In response to the sexual harassment and assault allegations that recently rocked the entertainment and fashion industries, women from all walks of life have become outspoken, telling their own #MeToo stories.
And the movement is something Donatella has championed through her overtly sexy designs since the beginning of her career.
“I want to make women feel that they can do that in Versace, and never be too shy to say what they think. That is what we have always stood for, but especially in this time,” she told Porter magazine.
In keeping with her brand’s aesthetic, Donatella, who took over as the head of Versace after her brother and label founder Gianni Versace was murdered in 1997, always wear flattering silhouettes that perfectly show off her slim frame.
Because for the 63-year-old, clothes are a way to convey her sultry side.
“It is a weapon. When your clothes are desirable, your attitude is too,” she commented. “It’s important to have something to say so that people want to listen to you, but it’s about people choosing to notice you because you look a certain way, so you need to have the voice to go with it.”
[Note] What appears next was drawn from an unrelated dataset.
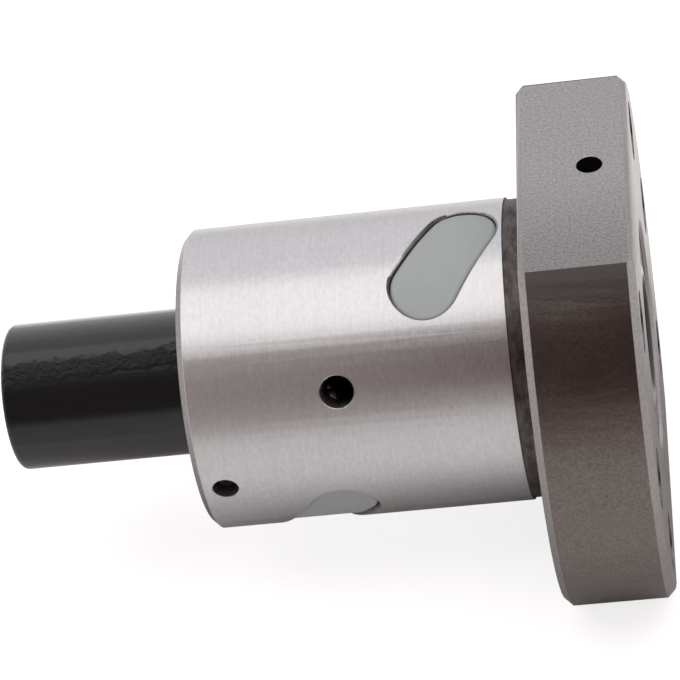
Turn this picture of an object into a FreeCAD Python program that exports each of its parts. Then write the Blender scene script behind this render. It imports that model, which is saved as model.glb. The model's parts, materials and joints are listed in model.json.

While Versace has long been the go-to brand for lots of A-listers, a new generation of stars are finding the label’s designs in something Donatella has dubbed a Versace “revival”. Hip-hop trio Migos and Bruno Mars have even dedicated songs to the Italian fashion house.
“Young people and millennials are obsessed with (Versace),” Donatella smiled.
“Those artists are the royalty of today. They are singing about real life and they convey what is desirable today – that youth culture isn’t afraid of being and looking sexy. It is a rebellion against forced minimalism and everyone dressing and looking the same. I always say that if everyone is wearing the same thing and saying the same thing then nobody is desirable.”